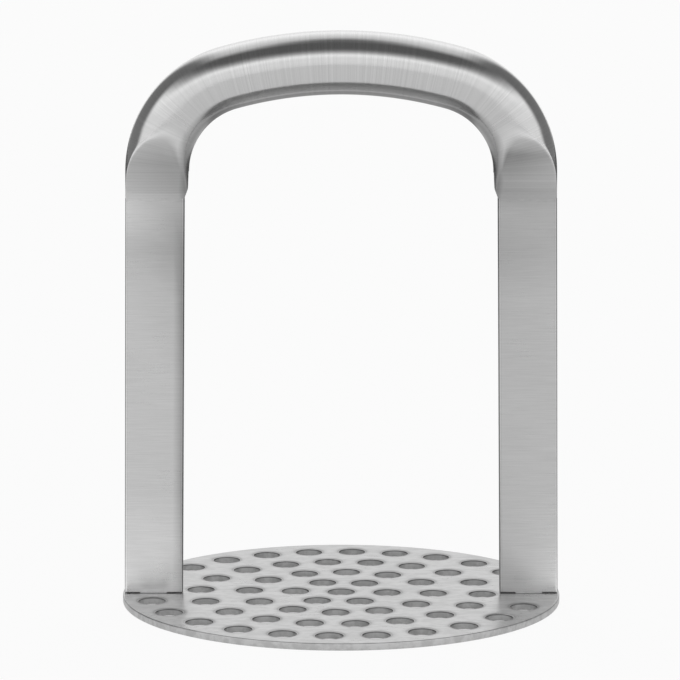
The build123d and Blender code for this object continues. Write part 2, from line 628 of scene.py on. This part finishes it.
# Grip
def bent_tube():
    """A round tube, swept from the left mouth over the crown to the right one and closed."""
    bm = bmesh.new()
    bmesh.ops.create_circle(bm, segments=section_steps, radius=grip_radius, cap_ends=False)
    bmesh.ops.translate(bm, vec=(-grip_middle, 0, mouth), verts=bm.verts)
    end = list(bm.verts) + list(bm.edges)
    straight_steps = round(straight_run / ring_spacing)
    shoulder_steps = round(shoulder_radius * shoulder_turn / ring_spacing)
    crown_steps = round(2 * crown_radius * crown_half_turn / ring_spacing)
    left_shoulder = (-shoulder_centre, 0, shoulder_height)
    crown = (0, 0, crown_centre)
    right_shoulder = (shoulder_centre, 0, shoulder_height)
    for step in range(straight_steps):
        end = run(bm, end, (0, 0, straight_run / straight_steps))
    end = turn(bm, end, left_shoulder, shoulder_turn, shoulder_steps)
    end = turn(bm, end, crown, 2 * crown_half_turn, crown_steps)
    end = turn(bm, end, right_shoulder, shoulder_turn, shoulder_steps)
    for step in range(straight_steps):
        end = run(bm, end, (0, 0, -straight_run / straight_steps))
    mouths = [edge for edge in bm.edges if edge.is_boundary]
    bmesh.ops.holes_fill(bm, edges=mouths, sides=0)
    return bm


def side_of(x):
    """-1 on the left half of the masher and 1 on the right one."""
    return 1 if x > 0 else -1


def shoulder_angle(x, z):
    """Angle round the middle of the nearer shoulder's arc, from its outer end upwards."""
    return atan2(z - shoulder_height, abs(x) - shoulder_centre)


def along_arch(x, z):
    """Signed distance along the grip's centre line, from the middle of the crown."""
    side = side_of(x)
    crown_turn = atan2(abs(x), z - crown_centre)
    if crown_turn < crown_half_turn:
        return side * crown_radius * crown_turn
    reach = crown_radius * crown_half_turn
    if z > shoulder_height:
        return side * (reach + shoulder_radius * (shoulder_turn - shoulder_angle(x, z)))
    return side * (reach + shoulder_radius * shoulder_turn + shoulder_height - z)


def map_brush(bm):
    """Lay the brushed pattern along the grip's centre line and round it."""
    brush = bm.loops.layers.uv.new("brush")
    for face in bm.faces:
        for loop in face.loops:
            x, y, z = loop.vert.co
            around = atan2(y, hypot(x, z - shoulder_height))
            loop[brush].uv = (along_arch(x, z), around * grip_radius)


def wedge_half(z):
    """Half the thickness of the wedge at a height."""
    return leg_thickness / 2 + max(z - kink_height, 0) * tan(radians(pressed_slope))


def soft_limit(value, limit, softness):
    """The lower of a value and its limit, with the corner between them rounded off."""
    blend = max(softness - abs(value - limit), 0) / softness
    return min(value, limit) - blend * blend * softness / 4


def fuller(x, z):
    """Push the outer side of a pressed end outwards, so that its flat faces reach further."""
    centre_x = grip_middle
    centre_z = z
    if z > shoulder_height:
        centre_x = shoulder_centre + shoulder_radius * cos(shoulder_angle(x, z))
        centre_z = shoulder_height + shoulder_radius * sin(shoulder_angle(x, z))
    depth = hypot(abs(x) - centre_x, z - centre_z)
    full, end = outer_full_reach
    share = outer_fullness * way_along(z - mouth, end, full)
    outward = abs(x) > centre_x or z > centre_z
    if not outward or depth < level_margin or share == 0:
        return x, z
    face_reach = sqrt(max(grip_radius**2 - wedge_half(z) ** 2, least_face_reach**2))
    new_reach = between(face_reach, grip_radius, share)
    if depth < face_reach:
        moved = depth * new_reach / face_reach
    else:
        rest = (grip_radius - new_reach) / (grip_radius - face_reach)
        moved = new_reach + (depth - face_reach) * rest
    across = (abs(x) - centre_x) * moved / depth
    up = (z - centre_z) * moved / depth
    return side_of(x) * (centre_x + across), centre_z + up


def inner_painted_shade(x, z):
    """How much painted shade darkens the inside of the shoulders."""
    depth = grip_middle - abs(x)
    if z > shoulder_height:
        depth = shoulder_radius - hypot(abs(x) - shoulder_centre, z - shoulder_height)
    return way_along(depth / grip_radius, *inner_painted_shade_depth) * way_along(abs(x), *inner_painted_shade_side)


def press(vert, worked_and_painted_light, ground_and_painted_light):
    """Press a vert of the grip into the wedge, and mark its dullness, its grinding, and where
    light and shade are painted.

    The mark for pressed steel and painted light runs from 0 to 1 across the creases, from the
    round to the pressed faces. The creases get a painted highlight, strongest on the outer side.
    """
    x, y, z = vert.co
    half = wedge_half(z)
    inward = limited((grip_middle + inner_crease_start - abs(x)) / grip_radius)
    reach = between(crease_reach, inner_crease_reach, inward)
    softness = between(crease_softness, inner_crease_softness, inward)
    deep = soft_limit(abs(y), half, softness)
    vert.co.y = deep if y > 0 else -deep
    pressed = limited(crease_mark_level + (abs(y) - half) / (2 * reach))
    on_face = limited((pressed - crease_mark_level) / face_ground_and_painted_light_fade)
    off_crease = abs(pressed - crease_mark_level)
    # A painted highlight along the crease's outer side
    painted_highlight = crease_painted_highlight * (1 - inward) * max(1 - off_crease / crease_painted_highlight_fade, 0)
    vert[worked_and_painted_light] = pressed
    # Ground steel with painted shade and painted reflections on the pressed faces, painted shade
    # inside the shoulders, brightened by the painted highlight
    vert[ground_and_painted_light] = max(on_face * ground_and_painted_light_level(side_of(x), x, z), inner_painted_shade(x, z)) - painted_highlight


def dress(vert):
    """Dress a vert on the inner side of the grip's ends back to the width of the legs."""
    x, y, z = vert.co
    lip = max(lip_height - (z - mouth), 0) / lip_height * lip_depth
    slope = (mouth_inner - lip_depth - grip_inner) / straight_run
    inner = grip_inner + (shoulder_height - z) * slope + lip
    vert.co.x = side_of(x) * -soft_limit(-abs(x), -inner, side_softness)


def grip():
    """The bent tube, with its ends pressed into wedges and dressed inside."""
    bm = bent_tube()
    map_brush(bm)
    worked_and_painted_light = bm.verts.layers.float.new("worked_and_painted_light")
    ground_and_painted_light = bm.verts.layers.float.new("ground_and_painted_light")
    for vert in bm.verts:
        vert.co.x, vert.co.z = fuller(vert.co.x, vert.co.z)
        press(vert, worked_and_painted_light, ground_and_painted_light)
        if vert.co.z < shoulder_height:
            dress(vert)
    return finished("arched_grip", bm, grip_steel, "grip_steel", "grip_tube")


pierced_plate()
grip()
for side_name, side in (("left", -1), ("right", 1)):
    leg(side_name, side)
    shoulder_seam(side_name, side)
    foot_weld(side_name)


# Floor
floor_radius = 4.0
floor_steps = 96
floor_tone = 0.9
floor_roughness = 0.9
floor_white_to_camera = 0.93
floor_white_to_steel = 0.5
# Less white glow under the plate paints shade there, and lets the plate's real shadow show
floor_white_in_painted_shade = 0.55
under_plate_reach = (0.95, 0.98)

# Where the steel sees a dark floor: far off to both sides, and just behind the masher, where it is
# a painted shadow that only the steel's reflections show. Each pair gives where the dark starts
# and where it is full, by the distance, the way back or the way aside
dark_floor_level = 0.12
dark_sides_distance = (0.3, 0.5)
dark_sides_back = (-0.2, 0.05)
dark_sides_aside = (0.08, 0.14)
painted_shadow_behind_back = (0.045, 0.09)
painted_shadow_behind_aside = (0.06, 0.045)
painted_shadow_behind_share = 0.65


def white_share(tree, place, seen):
    """How far the floor shows white to the camera and to the steel, and less under the plate:
    painted shade there, which also lets the plate's real shadow show.
    """
    to_camera = calculated(tree, "MULTIPLY", seen["Is Camera Ray"], floor_white_to_camera)
    to_steel = calculated(tree, "MULTIPLY", seen["Is Glossy Ray"], floor_white_to_steel)
    through = calculated(tree, "MULTIPLY", seen["Is Transmission Ray"], floor_white_to_camera)
    most = calculated(tree, "MAXIMUM", to_camera, to_steel)
    most = calculated(tree, "MAXIMUM", most, through)
    oval = {0: place, 1: (1 / half_length, 1 / half_depth, 0)}
    reach = length(tree, add(tree, "VectorMath", oval, operation="MULTIPLY")["Vector"])
    shade = rescaled(tree, reach, *under_plate_reach, floor_white_in_painted_shade, 1)
    return calculated(tree, "MULTIPLY", most, shade)


def dark_share(tree, place, seen):
    """How far the steel sees dark in the floor: the dark sides of the room, and a painted shadow
    just behind the masher.
    """
    parts = add(tree, "SeparateXYZ", {"Vector": place})
    aside = calculated(tree, "ABSOLUTE", parts["X"])
    sides = rescaled(tree, length(tree, place), *dark_sides_distance)
    sides = calculated(tree, "MULTIPLY", sides, rescaled(tree, parts["Y"], *dark_sides_back))
    sides = calculated(tree, "MULTIPLY", sides, rescaled(tree, aside, *dark_sides_aside))
    # A painted shadow on the floor just behind the masher, seen only in reflections
    behind = rescaled(tree, parts["Y"], *painted_shadow_behind_back, 0, painted_shadow_behind_share)
    behind = calculated(tree, "MULTIPLY", behind, rescaled(tree, aside, *painted_shadow_behind_aside))
    dark = calculated(tree, "MAXIMUM", sides, behind)
    return calculated(tree, "MULTIPLY", dark, seen["Is Glossy Ray"])


def floor_white():
    """The floor's material: pale and matt, with a share of plain white, less of it under the plate
    as painted shade, and, for steel, a share of dark with a painted shadow just behind the masher.
    """
    material = bpy.data.materials.new("floor_white")
    material.use_nodes = True
    tree = material.node_tree
    place = add(tree, "TexCoord")["Object"]
    seen = add(tree, "LightPath")
    pale = tree.nodes["Principled BSDF"]
    colour = (floor_tone, floor_tone, floor_tone, 1)
    feed(tree, pale, {"Base Color": colour, "Roughness": floor_roughness})
    white = add(tree, "Emission")["Emission"]
    dark = add(tree, "Emission", {"Strength": dark_floor_level})["Emission"]
    lit_mix = {"Fac": white_share(tree, place, seen), 1: pale.outputs["BSDF"], 2: white}
    lit = add(tree, "MixShader", lit_mix)["Shader"]
    room_mix = {"Fac": dark_share(tree, place, seen), 1: lit, 2: dark}
    room = add(tree, "MixShader", room_mix)["Shader"]
    feed(tree, tree.nodes["Material Output"], {"Surface": room})
    return material


def floor():
    """A pale round floor that keeps the masher's shadow and shows white, as in the photograph."""
    bm = bmesh.new()
    bmesh.ops.create_circle(bm, cap_ends=True, segments=floor_steps, radius=floor_radius)
    mesh = bpy.data.meshes.new("floor")
    bm.to_mesh(mesh)
    bm.free()
    mesh.materials.append(floor_white())
    piece = bpy.data.objects.new("floor", mesh)
    bpy.context.scene.collection.objects.link(piece)


# Elevation in degrees and level of the light from in front, from behind and from both sides
FRONT_LIGHT = (
    (-90, 0.9), (4, 0.92), (13, 0.98), (20, 0.94), (26, 1.08), (32, 1.22), (38, 0.72),
    (46, 0.3), (54, 0.12), (90, 0.12),
)
BACK_LIGHT = ((-90, 1.0), (20, 1.0), (42, 1.3), (60, 1.0), (74, 0.75), (84, 0.3), (90, 0.12))
SIDE_LIGHT = ((-90, 1.0), (-3, 1.0), (-1, 0.25), (90, 0.14))

# How far back and how far aside a direction points where the light from behind and from the sides
# sets in and where it is all there is
back_light_reach = (-0.15, 0.1)
side_light_reach = (0.3, 0.5)


def by_height(light):
    """The stops of a ramp that runs from straight down to straight up."""
    return [((sin(radians(elevation)) + 1) / 2, level) for elevation, level in light]


def world():
    """A white studio: one broad lit wall in front, a lit strip behind, dark sides and ceiling."""
    studio = bpy.data.worlds.new("studio")
    bpy.context.scene.world = studio
    studio.use_nodes = True
    tree = studio.node_tree
    parts = add(tree, "SeparateXYZ", {"Vector": add(tree, "TexCoord")["Generated"]})
    height = rescaled(tree, parts["Z"], -1, 1)
    front, back, sides = [
        greys(tree, height, by_height(light)) for light in (FRONT_LIGHT, BACK_LIGHT, SIDE_LIGHT)
    ]
    aside = calculated(tree, "ABSOLUTE", parts["X"])
    behind = mixed(tree, rescaled(tree, aside, *side_light_reach), back, sides)
    around = mixed(tree, rescaled(tree, parts["Y"], *back_light_reach), front, behind)
    feed(tree, tree.nodes["Background"], {"Color": around})


# Camera, with its lens and film width in millimetres
camera_distance = 965 * mm
camera_height = 243.6 * mm
camera_side = -0.33 * mm
camera_pitch = 10.0
camera_lens = 187.6
camera_film_width = 36
camera_nearest = 10 * mm


def camera():
    """The photograph's view: from the front, a little from above, with a long lens."""
    data = bpy.data.cameras.new("camera")
    data.lens = camera_lens
    data.sensor_width = camera_film_width
    data.clip_start = camera_nearest
    piece = bpy.data.objects.new("camera", data)
    piece.location = (camera_side, -camera_distance, camera_height)
    piece.rotation_euler = (radians(90 - camera_pitch), 0, 0)
    bpy.context.scene.collection.objects.link(piece)
    bpy.context.scene.camera = piece


floor()
world()
camera()
bpy.context.scene.view_settings.view_transform = "Standard"

bpy.context.view_layer.update()
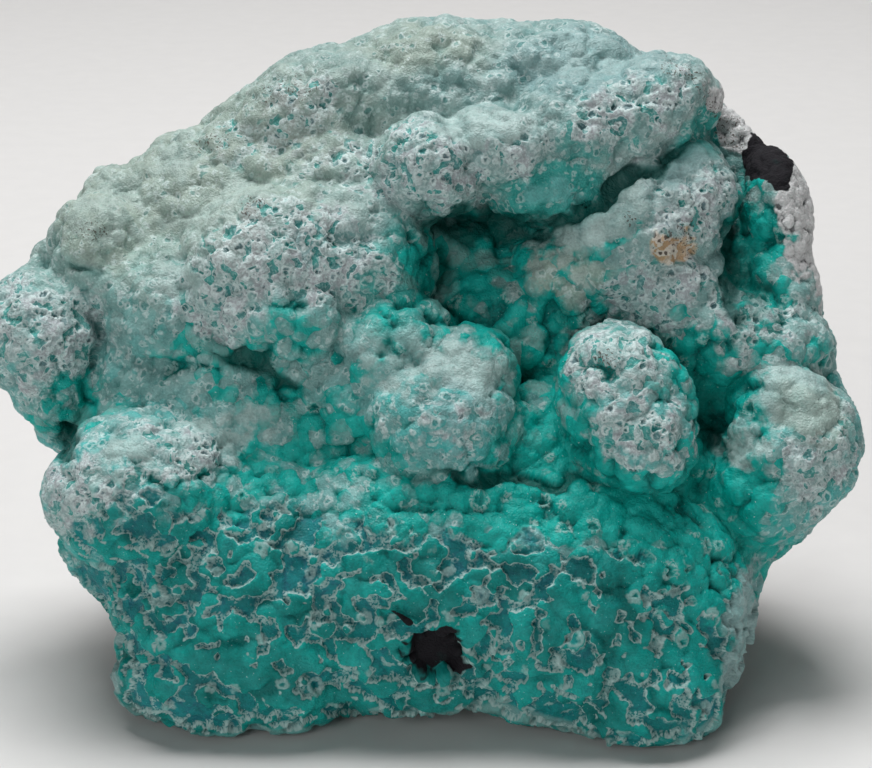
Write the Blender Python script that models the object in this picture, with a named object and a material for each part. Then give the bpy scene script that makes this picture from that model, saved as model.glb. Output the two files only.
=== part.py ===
"""A hand-sized specimen of botryoidal smithsonite that stands on its own broken base.

The mineral grew as rounded lobes, lobe on lobe, over a lump of host rock. It is one piece, so it is
one solid. Everything on its face is placed in the face frame: across to the right, up the face, and
out of it towards the viewer, all in millimetres. The face frame leans back from upright by
FACE_LEAN. The rock behind is placed upright: right, back and height above the floor.
"""

import math
from typing import NamedTuple

import bmesh
import bpy
from mathutils import Matrix, Vector

MM = 0.001

FACE_LEAN = math.radians(20)
CENTRE_SHIFT = Vector((1.15, -21.65, 0.0)) * MM

VOXEL = 0.5
SMOOTH_FACTOR = 0.5
SMOOTH_PASSES = 16
UNEVEN_SIZE = 3.6
UNEVEN_HEIGHT = 1.0
KEPT_SHARE = 0.05
LOBE_ROUNDNESS = 3

HOLLOW_CENTRE = (-0.1, 8.8, 5.4)
HOLLOW_HALF_SIZE = (2.8, 2.4, 3.0)
HOLLOW_ROUNDNESS = 2

FLOOR_BLOCK_WIDTH = 200.0
FLOOR_BLOCK_HEIGHT = 100.0

MINERAL_COLOUR = (0.14, 0.36, 0.33, 1.0)
MINERAL_ROUGHNESS = 0.45

# The lump's outline seen square to the face: across and up, clockwise from the left.
OUTLINE = [
    (-43, 39), (-42, 44), (-38, 48), (-33, 54), (-28, 56), (-23, 59), (-15, 66), (-6, 68),
    (2, 70), (13, 69), (22, 66), (30, 60), (35, 54), (37, 47), (37, 42), (39, 36),
    (41, 30), (41, 25), (36, 19), (32, 16), (30, 10), (28, 3), (20, -2), (12, 1),
    (5, 3), (-8, 1), (-24, 0), (-30, 3), (-31, 11), (-36, 16), (-37, 21), (-36, 26),
    (-41, 31),
]
OUTLINE_MIDDLE_UP = 33.0


class Ring(NamedTuple):
    """One copy of the outline: its size, how far out it lies at the foot, and its drop per mm up."""

    size: float
    out_at_foot: float
    drop: float


LUMP_RINGS = [
    Ring(0.60, 3.0, 0.32),
    Ring(0.80, 2.0, 0.29),
    Ring(0.92, -1.5, 0.22),
    Ring(0.98, -5.0, 0.15),
    Ring(1.00, -8.0, 0.12),
    Ring(0.99, -12.0, 0.10),
    Ring(0.95, -17.0, 0.05),
    Ring(0.84, -22.0, 0.0),
]

# The broken blocks of the rock behind, by their corners, upright: right, back, height.
ROCK_MAIN = [
    (-25, 42, 0), (-10, 44.5, 0), (14, 43.5, 0), (26, 40, 0), (30, 29, 0), (-29, 28, 0),
    (-34, 33, 24), (33.5, 33, 25), (-23, 38, 46), (-3, 40.5, 56), (20, 39, 51),
    (-24, 12, 3), (24, 11, 3), (-20, 28, 46), (20, 28, 48),
]
ROCK_LEFT = [
    (-29, 30, 0), (-26, 42, 0), (-8, 46.5, 0), (-5, 44.5, 19), (-14, 44, 31), (-27, 37.5, 33),
    (-34, 31, 24), (-18, 25, 10),
]
ROCK_RIGHT = [
    (4, 42.5, 0), (20, 45.5, 0), (28, 39, 0), (30.5, 30, 0), (33.5, 33, 19), (25, 41.5, 16),
    (8, 44.5, 12), (12, 25, 5),
]
ROCK_TOP = [
    (-9, 42, 29), (17, 43, 25), (24, 38.5, 44), (6, 41, 54), (-15, 38.5, 49), (0, 25, 40),
]


class Lobe(NamedTuple):
    """A rounded growth: its centre and half sizes in the face frame, and its roll in degrees."""

    name: str
    across: float
    up: float
    out: float
    wide: float
    tall: float
    deep: float
    roll: float = 0.0


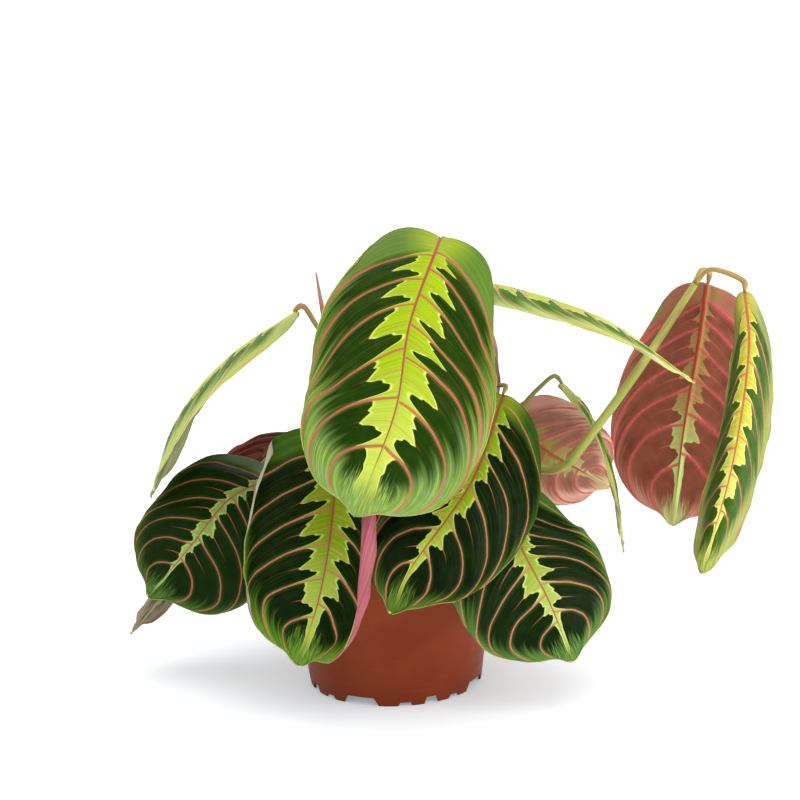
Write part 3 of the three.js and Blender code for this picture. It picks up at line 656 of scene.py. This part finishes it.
def blade_shape(leaf, s, t):
    """Middle surface of a blade: points, unit normals and distances, from s along and t across."""
    path = SmoothPath(leaf["rib"])
    skew = leaf.get("skew", 1)
    blunt = leaf.get("blunt", BLUNT)
    q = np.abs(t)
    side = np.sign(t)
    reach = 1 - (1 - BASE_REACH) * (1 - s) ** RIB_SWEEP
    curl = (1 - RIB_LEAN) * (1 - np.cos(np.pi / 2 * q)) + RIB_LEAN * q
    along = s + (reach - s) * curl
    place = reach + (along - reach) * smooth(0, 0.06, s) * (1 - 0.85 * smooth(0.45, 0.85, s))
    swell = np.maximum(0, 1 - np.abs(2 * place ** skew - 1) ** blunt) ** (1 / blunt)
    half = leaf["width"] / 2 * (1 + leaf.get("uneven", 0) * side) * swell
    across = half * np.sin(np.pi / 2 * q)
    back = leaf.get("lobe", 4) / path.length * (1 - s) ** 6
    along = along - back * np.sin(np.pi * np.minimum(q * 1.15, 1))
    point = np.exp(-((across / (0.07 * leaf["width"])) ** 2))
    along = along + TIP / path.length * point * smooth(0.84, 1, along)
    share = np.clip(along, 0, 1)

    centre = path.point(share)
    tangent = path.tangent(share)
    centre = centre + tangent * ((along - share) * path.length)[:, None]
    first, last = (unit(np.array(face, float)) for face in leaf["faces"])
    face = unit(first + (last - first) * share[:, None])
    right = unit(np.cross(tangent, face))
    up = np.cross(right, tangent)

    left_bend, right_bend = (np.array((*b, 0, 0)[:6], float) for b in leaf["bend"])
    bend = np.where((side < 0)[:, None], left_bend, right_bend)
    fold, arch, roll = (bend[:, k] + (bend[:, k + 1] - bend[:, k]) * share for k in (0, 2, 4))
    roll_from = leaf.get("rollFrom", 0.6)

    def angle_at(x):
        wide = x / (leaf["width"] / 2)
        near = x / np.maximum(half, 1e-6)
        rolled = np.clip((near - roll_from) / (1 - roll_from), 0, 1)
        return np.radians(fold * np.minimum(1, wide * 6) + arch * wide + roll * rolled)

    out = np.zeros_like(s)
    down = np.zeros_like(s)
    for k in range(BEND_STEPS):
        angle = angle_at(across * (k + 0.5) / BEND_STEPS)
        out += np.cos(angle) * across / BEND_STEPS
        down += np.sin(angle) * across / BEND_STEPS
    angle = angle_at(across)
    normal = up * np.cos(angle)[:, None] + right * (side * np.sin(angle))[:, None]
    centre = centre + right * (side * out)[:, None] - up * down[:, None]

    ripple = WAVE * np.sin(2 * np.pi * WAVES * s + side) * q ** 3 * (1 - s) ** 0.3
    centre = centre + normal * ripple[:, None]
    return centre, normal, across, along * path.length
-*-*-
_What you will do_:
Extract, please, the lines from the start of the entries above through the one with "return atan2(z - shoulder_height, abs(x)", both included, reproducing each exactly and adding nothing.

_Solution to this problem_:
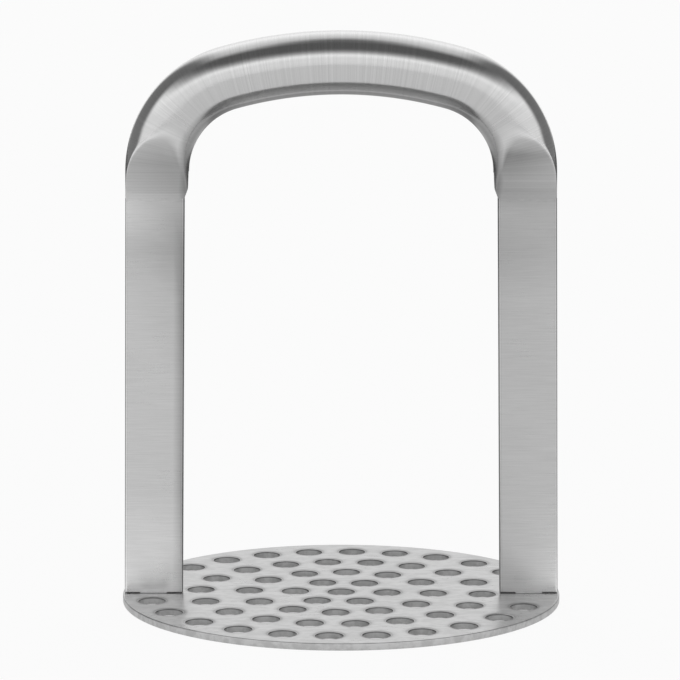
The build123d and Blender code for this object continues. Write part 2, from line 628 of scene.py on. This part finishes it.
# Grip
def bent_tube():
    """A round tube, swept from the left mouth over the crown to the right one and closed."""
    bm = bmesh.new()
    bmesh.ops.create_circle(bm, segments=section_steps, radius=grip_radius, cap_ends=False)
    bmesh.ops.translate(bm, vec=(-grip_middle, 0, mouth), verts=bm.verts)
    end = list(bm.verts) + list(bm.edges)
    straight_steps = round(straight_run / ring_spacing)
    shoulder_steps = round(shoulder_radius * shoulder_turn / ring_spacing)
    crown_steps = round(2 * crown_radius * crown_half_turn / ring_spacing)
    left_shoulder = (-shoulder_centre, 0, shoulder_height)
    crown = (0, 0, crown_centre)
    right_shoulder = (shoulder_centre, 0, shoulder_height)
    for step in range(straight_steps):
        end = run(bm, end, (0, 0, straight_run / straight_steps))
    end = turn(bm, end, left_shoulder, shoulder_turn, shoulder_steps)
    end = turn(bm, end, crown, 2 * crown_half_turn, crown_steps)
    end = turn(bm, end, right_shoulder, shoulder_turn, shoulder_steps)
    for step in range(straight_steps):
        end = run(bm, end, (0, 0, -straight_run / straight_steps))
    mouths = [edge for edge in bm.edges if edge.is_boundary]
    bmesh.ops.holes_fill(bm, edges=mouths, sides=0)
    return bm


def side_of(x):
    """-1 on the left half of the masher and 1 on the right one."""
    return 1 if x > 0 else -1


def shoulder_angle(x, z):
    """Angle round the middle of the nearer shoulder's arc, from its outer end upwards."""
    return atan2(z - shoulder_height, abs(x) - shoulder_centre)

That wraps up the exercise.